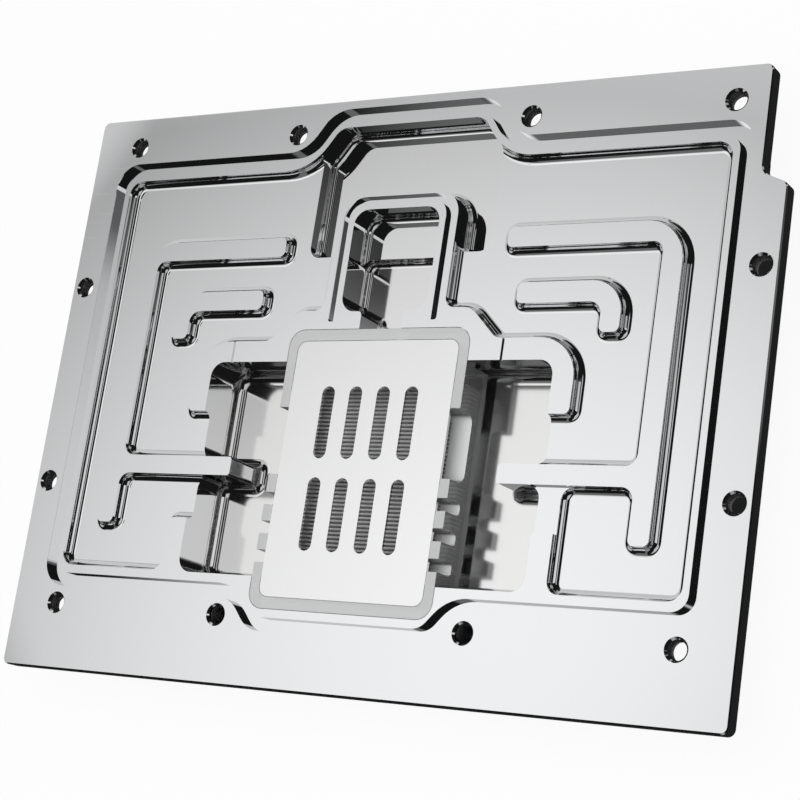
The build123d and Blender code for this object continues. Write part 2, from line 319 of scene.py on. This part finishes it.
def makeFloor():
    # Pale floor: near white to the camera, with the plate's faint shadow. Mirror rays see instead a
    # glowing card with painted shade: dark close to the plate and painted glow further out.
    mesh = bpy.data.meshes.new("floor")
    shape = bmesh.new()
    bmesh.ops.create_grid(shape, x_segments=1, y_segments=1, size=floor["reach"])
    bmesh.ops.translate(shape, verts=shape.verts, vec=(0.0, 0.0, -floor["gap"]))
    shape.to_mesh(mesh)
    shape.free()
    plane = bpy.data.objects.new("floor", mesh)
    bpy.context.scene.collection.objects.link(plane)
    material, tree, output = newMaterial("paleFloor")
    pale = addNode(tree, "ShaderNodeBsdfDiffuse")
    pale.inputs["Color"].default_value = floor["colour"]
    glow = addNode(tree, "ShaderNodeEmission")
    place = splitAxes(tree, objectCoords(tree))
    outX = calc(tree, "SUBTRACT", calc(tree, "ABSOLUTE", place["X"]), plateHigh[0])
    outY = calc(tree, "SUBTRACT", calc(tree, "ABSOLUTE", place["Y"]), plateHigh[1])
    beside = calc(tree, "MAXIMUM", outX, outY)
    # Glowing card for mirror rays only: painted shade beside the plate, painted glow further out
    card = addNode(tree, "ShaderNodeEmission")
    level = fade(tree, beside, *floor["openFrom"], floor["paintedShadeLevel"], floor["openLevel"])
    feed(tree, card.inputs["Strength"], level)
    path = addNode(tree, "ShaderNodeLightPath")
    share = calc(tree, "MULTIPLY", path.outputs["Is Camera Ray"], floor["whiteShare"])
    lit = mixShaders(tree, share, pale, glow)
    withPaintedShade = mixShaders(tree, path.outputs["Is Glossy Ray"], lit, card)
    tree.links.new(withPaintedShade.outputs[0], output.inputs["Surface"])
    mesh.materials.append(material)


lamp = {
    "place": (0.08, -0.02, 0.60),
    "size": 0.5,
    "power": 2.3,
}


def makeLamp():
    # Soft light on matt surfaces, which mirrors and clear faces don't show
    data = bpy.data.lights.new("softLamp", "AREA")
    data.size = lamp["size"]
    data.energy = lamp["power"]
    holder = bpy.data.objects.new("softLamp", data)
    holder.location = lamp["place"]
    holder.rotation_euler = Vector(lamp["place"]).to_track_quat("Z", "Y").to_euler()
    holder.visible_glossy = False
    holder.visible_transmission = False
    bpy.context.scene.collection.objects.link(holder)


# Finishes

polishing = {
    "numbers": {"Hairlines": 900.0, "Clouds": 40.0},
    "turn": (0.0, 0.0, 0.4),
    "stretch": (0.04, 1.0, 1.0),
    "detail": 3.0,
    "fineFrom": (0.58, 0.75),
    "gatherFrom": (0.4, 0.7),
}


def makePolishGroup():
    # Faint hairlines from polishing, and the soft clouds in which they gather
    group, given, result = newGroup("polishMarks", polishing["numbers"], ["Haze", "Height"])
    coords = objectCoords(group)
    stretch = addNode(group, "ShaderNodeMapping")
    stretch.inputs["Rotation"].default_value = polishing["turn"]
    stretch.inputs["Scale"].default_value = polishing["stretch"]
    feed(group, stretch.inputs["Vector"], coords)
    lines = addNode(group, "ShaderNodeTexNoise")
    feed(group, lines.inputs["Vector"], stretch.outputs[0])
    feed(group, lines.inputs["Scale"], given.outputs["Hairlines"])
    lines.inputs["Detail"].default_value = polishing["detail"]
    clouds = addNode(group, "ShaderNodeTexNoise")
    feed(group, clouds.inputs["Vector"], coords)
    feed(group, clouds.inputs["Scale"], given.outputs["Clouds"])
    fine = fade(group, lines.outputs["Fac"], *polishing["fineFrom"])
    gathered = fade(group, clouds.outputs["Fac"], *polishing["gatherFrom"])
    feed(group, result.inputs["Haze"], calc(group, "MULTIPLY", fine, gathered))
    feed(group, result.inputs["Height"], lines.outputs["Fac"])
    return group


metal = {
    "nickel": {
        "tones": ((0.90, 0.905, 0.915, 1.0), (0.885, 0.88, 0.87, 1.0)),
        "roughness": (0.03, 0.09), "floors": 0.12, "fins": 0.55,
    },
    "steel": {
        "tones": ((0.93, 0.93, 0.935, 1.0), (0.91, 0.91, 0.905, 1.0)),
        "roughness": (0.03, 0.09), "floors": 0.0, "fins": 0.0,
    },
    # Thread finish: the nickel darkened as painted shade inside the bores, darker still towards the
    # bottom
    "thread": {
        "tones": ((0.34, 0.34, 0.35, 1.0), (0.22, 0.22, 0.225, 1.0)),
        "roughness": (0.45, 0.60), "floors": 0.0, "fins": 0.0,
    },
    "floorFacing": (0.9, 0.97),
    "floorLevel": (0.006, 0.008),
    "finLevel": 0.0035,
    "finMargin": (0.004, 0.009),
    "finEdge": 0.0003,
    "finMetal": 0.1,
    "bump": 0.02,
    "bumpReach": 0.00001,
}


def makeMetal(name, finish, polish):
    # Mirror metal: tone shifts a little from the face down to the feet of the standoffs
    material, tree, output = newMaterial(name)
    marks = placeGroup(tree, polish, **polishing["numbers"])
    x, y, z = splitAxes(tree, objectCoords(tree))
    depth = fade(tree, z, faceZ, 0.0)
    tone = addNode(tree, "ShaderNodeMix", data_type="RGBA")
    feed(tree, tone.inputs["Factor"], depth)
    tone.inputs["A"].default_value, tone.inputs["B"].default_value = finish["tones"]
    shader = addNode(tree, "ShaderNodeBsdfPrincipled")
    shader.inputs["Metallic"].default_value = 1.0
    feed(tree, shader.inputs["Base Color"], tone.outputs["Result"])
    smooth, hazed = finish["roughness"]
    rough = calc(tree, "MULTIPLY_ADD", marks.outputs["Haze"], hazed - smooth, smooth)

    if finish["floors"]:
        # Deep pocket floors keep a fine satin from the cutter
        level = facingUp(tree, *metal["floorFacing"])
        shallow, deep = metal["floorLevel"]
        satin = calc(tree, "MULTIPLY", level, fade(tree, z, faceZ - shallow, faceZ - deep))
        rough = calc(tree, "MAXIMUM", rough, calc(tree, "MULTIPLY", satin, finish["floors"]))
    if finish["fins"]:
        # The fins under the insert are left as milled
        fins = fade(tree, z, faceZ - metal["finLevel"], faceZ - metal["finLevel"] - metal["finEdge"])
        for value, low, high, margin in zip((x, y), insertLow, insertHigh, metal["finMargin"]):
            inside = near(tree, value, (low + high) / 2, (high - low) / 2 - margin, metal["finEdge"])
            fins = calc(tree, "MULTIPLY", fins, inside)
        rough = calc(tree, "MAXIMUM", rough, calc(tree, "MULTIPLY", fins, finish["fins"]))
        metallic = calc(tree, "MULTIPLY_ADD", fins, metal["finMetal"] - 1.0, 1.0)
        feed(tree, shader.inputs["Metallic"], metallic)
    feed(tree, shader.inputs["Roughness"], rough)
    bump = addNode(tree, "ShaderNodeBump")
    bump.inputs["Strength"].default_value = metal["bump"]
    bump.inputs["Distance"].default_value = metal["bumpReach"]
    feed(tree, bump.inputs["Height"], marks.outputs["Height"])
    feed(tree, shader.inputs["Normal"], bump.outputs["Normal"])
    tree.links.new(shader.outputs[0], output.inputs["Surface"])
    return material


acrylic = {
    "marks": {"Hairlines": 1400.0, "Clouds": 120.0},
    "colour": (0.97, 0.98, 0.985, 1.0),
    "roughness": (0.015, 0.10),
    "milled": 0.10,
    "index": 1.49,
    "frostColour": (0.93, 0.935, 0.94, 1.0),
    "frostRoughness": 0.55,
    "frostShare": (0.17, 0.62, 0.88),
    "frostFacing": (0.5, 0.9),
    "milledDepth": (0.00005, 0.0002),
}


def makeAcrylic(polish):
    # Clear body with a breath of frost: weak on walls, stronger on top, and most on milled floors
    material, tree, output = newMaterial("clearAcrylic")
    marks = placeGroup(tree, polish, **acrylic["marks"])
    height = splitAxes(tree, objectCoords(tree))["Z"]
    shallow, deep = acrylic["milledDepth"]
    milled = fade(tree, height, faceZ - shallow, faceZ - deep)
    level = facingUp(tree, *acrylic["frostFacing"])

    clear = addNode(tree, "ShaderNodeBsdfPrincipled")
    clear.inputs["Base Color"].default_value = acrylic["colour"]
    clear.inputs["Transmission Weight"].default_value = 1.0
    clear.inputs["IOR"].default_value = acrylic["index"]
    smooth, hazed = acrylic["roughness"]
    rough = calc(tree, "MULTIPLY_ADD", marks.outputs["Haze"], hazed - smooth, smooth)
    rough = calc(tree, "MAXIMUM", rough, calc(tree, "MULTIPLY", milled, acrylic["milled"]))
    feed(tree, clear.inputs["Roughness"], rough)

    frost = addNode(tree, "ShaderNodeBsdfPrincipled")
    frost.inputs["Base Color"].default_value = acrylic["frostColour"]
    frost.inputs["Roughness"].default_value = acrylic["frostRoughness"]
    frost.inputs["IOR"].default_value = acrylic["index"]
    walls, top, floors = acrylic["frostShare"]
    share = calc(tree, "MULTIPLY_ADD", milled, floors - top, top - walls)
    share = calc(tree, "MULTIPLY_ADD", share, level, walls)
    blend = mixShaders(tree, share, clear, frost)
    tree.links.new(blend.outputs[0], output.inputs["Surface"])
    return material


# Screw threads in the tapped holes, worked out from the stated bolt patterns

mmPerMetre = 1000

threads = {
    "cover": {"pitch": 0.0007, "crest": 0.00016, "start": 0.0005, "depth": 0.0030},
    "coverLower": {"pitch": 0.0007, "crest": 0.00016, "start": 0.0005, "depth": 0.0068},
    "card": {"pitch": 0.0005, "crest": 0.00012, "start": 0.0003, "depth": 0.0030},
    "stepsPerTurn": 24,
    "sunk": 0.00002,
    "halfSection": 0.5,
}


def patternPlaces(mount):
    dims = mount["dims"]
    reachX = dims["spacing_x_mm"] / mmPerMetre / 2
    reachY = dims.get("spacing_y_mm", 0.0) / mmPerMetre / 2
    rows = (-1, 1) if reachY else (0,)
    middle = Vector(mount["pos_m"])
    return [middle + Vector((sx * reachX, sy * reachY, 0.0)) for sx in (-1, 1) for sy in rows]


def addThread(shape, place, inward, radius, form):
    # One helical ridge that climbs the bore from its mouth
    half = form["pitch"] * threads["halfSection"]
    root = radius + threads["sunk"]
    top = place + Vector((0.0, 0.0, inward * (form["start"] + half)))
    profile = [
        shape.verts.new(top + Vector((root, 0.0, -half))),
        shape.verts.new(top + Vector((radius - form["crest"], 0.0, 0.0))),
        shape.verts.new(top + Vector((root, 0.0, half))),
    ]
    section = shape.faces.new(profile)
    turns = (form["depth"] - form["start"] - 2 * half) / form["pitch"]
    steps = round(turns * threads["stepsPerTurn"])
    rise = inward * form["pitch"] / threads["stepsPerTurn"]
    bmesh.ops.spin(
        shape, geom=[section] + list(section.edges) + profile, cent=place, axis=(0.0, 0.0, 1.0),
        dvec=(0.0, 0.0, rise), angle=steps * math.tau / threads["stepsPerTurn"], steps=steps)


def makeThreads(name, prefix, finish):
    shape = bmesh.new()
    for mount in frame["record"]["mounts"]:
        if mount["kind"] != "bolt_pattern" or not mount["name"].startswith(prefix):
            continue
        form = threads["coverLower" if "lower" in mount["name"] else prefix]
        inward = -1.0 if mount["axis"][2] > 0 else 1.0
        for place in patternPlaces(mount):
            addThread(shape, place, inward, mount["dims"]["hole_r_mm"] / mmPerMetre, form)
    bmesh.ops.recalc_face_normals(shape, faces=shape.faces)
    mesh = bpy.data.meshes.new(name)
    shape.to_mesh(mesh)
    shape.free()
    mesh.materials.append(finish)
    piece = bpy.data.objects.new(name, mesh)
    bpy.context.scene.collection.objects.link(piece)
    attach(piece, "root")
    print(name, len(mesh.polygons), "faces")


def dress(node, material):
    piece = frame["nodes"][node]
    for slot in piece.material_slots:
        slot.material = material


bpy.context.scene.view_settings.view_transform = "Standard"
makeCamera()
makeStudio()
makeFloor()
makeLamp()
print("studio ready")

polish = makePolishGroup()
nickel = makeMetal("mirrorNickel", metal["nickel"], polish)
steel = makeMetal("polishedSteel", metal["steel"], polish)
# Threads get a copy of the nickel darkened as painted shade
shadedThreadNickel = makeMetal("shadedThreadNickel", metal["thread"], polish)
dress("cold_plate", nickel)
dress("jet_plate", steel)
dress("jet_insert", makeAcrylic(polish))
print("finishes ready")

makeThreads("cover_threads", "cover", shadedThreadNickel)
makeThreads("card_threads", "card", shadedThreadNickel)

════════════════

PROBLEM TO WORK ON
Quote verbatim the opening lines of the listing above, ending with the line where "mesh.materials.append(material)" appears; include both endpoints and nothing more.

WRITTEN RESPONSE
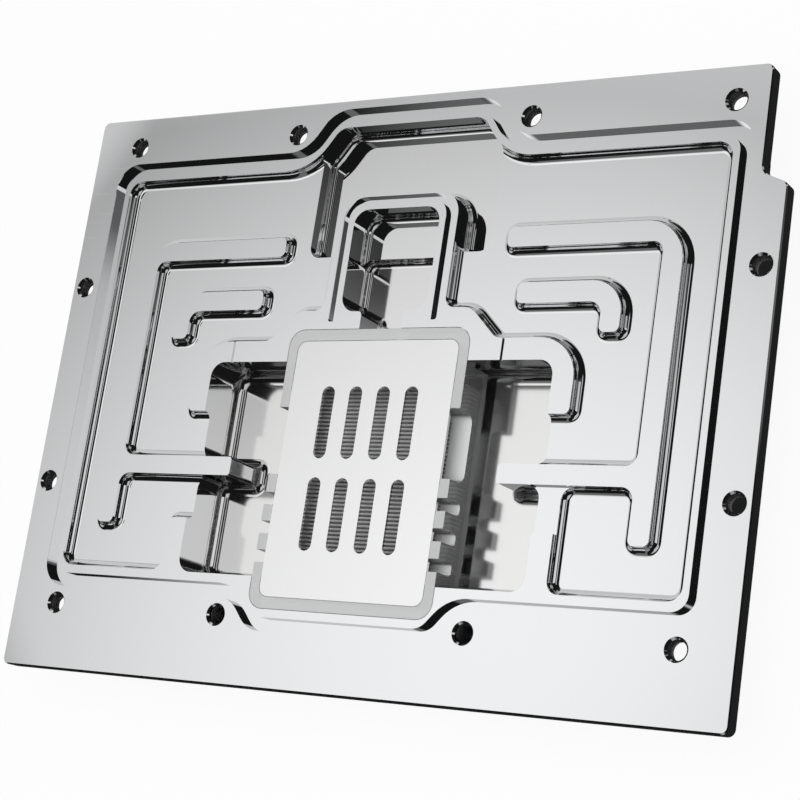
The build123d and Blender code for this object continues. Write part 2, from line 319 of scene.py on. This part finishes it.
def makeFloor():
    # Pale floor: near white to the camera, with the plate's faint shadow. Mirror rays see instead a
    # glowing card with painted shade: dark close to the plate and painted glow further out.
    mesh = bpy.data.meshes.new("floor")
    shape = bmesh.new()
    bmesh.ops.create_grid(shape, x_segments=1, y_segments=1, size=floor["reach"])
    bmesh.ops.translate(shape, verts=shape.verts, vec=(0.0, 0.0, -floor["gap"]))
    shape.to_mesh(mesh)
    shape.free()
    plane = bpy.data.objects.new("floor", mesh)
    bpy.context.scene.collection.objects.link(plane)
    material, tree, output = newMaterial("paleFloor")
    pale = addNode(tree, "ShaderNodeBsdfDiffuse")
    pale.inputs["Color"].default_value = floor["colour"]
    glow = addNode(tree, "ShaderNodeEmission")
    place = splitAxes(tree, objectCoords(tree))
    outX = calc(tree, "SUBTRACT", calc(tree, "ABSOLUTE", place["X"]), plateHigh[0])
    outY = calc(tree, "SUBTRACT", calc(tree, "ABSOLUTE", place["Y"]), plateHigh[1])
    beside = calc(tree, "MAXIMUM", outX, outY)
    # Glowing card for mirror rays only: painted shade beside the plate, painted glow further out
    card = addNode(tree, "ShaderNodeEmission")
    level = fade(tree, beside, *floor["openFrom"], floor["paintedShadeLevel"], floor["openLevel"])
    feed(tree, card.inputs["Strength"], level)
    path = addNode(tree, "ShaderNodeLightPath")
    share = calc(tree, "MULTIPLY", path.outputs["Is Camera Ray"], floor["whiteShare"])
    lit = mixShaders(tree, share, pale, glow)
    withPaintedShade = mixShaders(tree, path.outputs["Is Glossy Ray"], lit, card)
    tree.links.new(withPaintedShade.outputs[0], output.inputs["Surface"])
    mesh.materials.append(material)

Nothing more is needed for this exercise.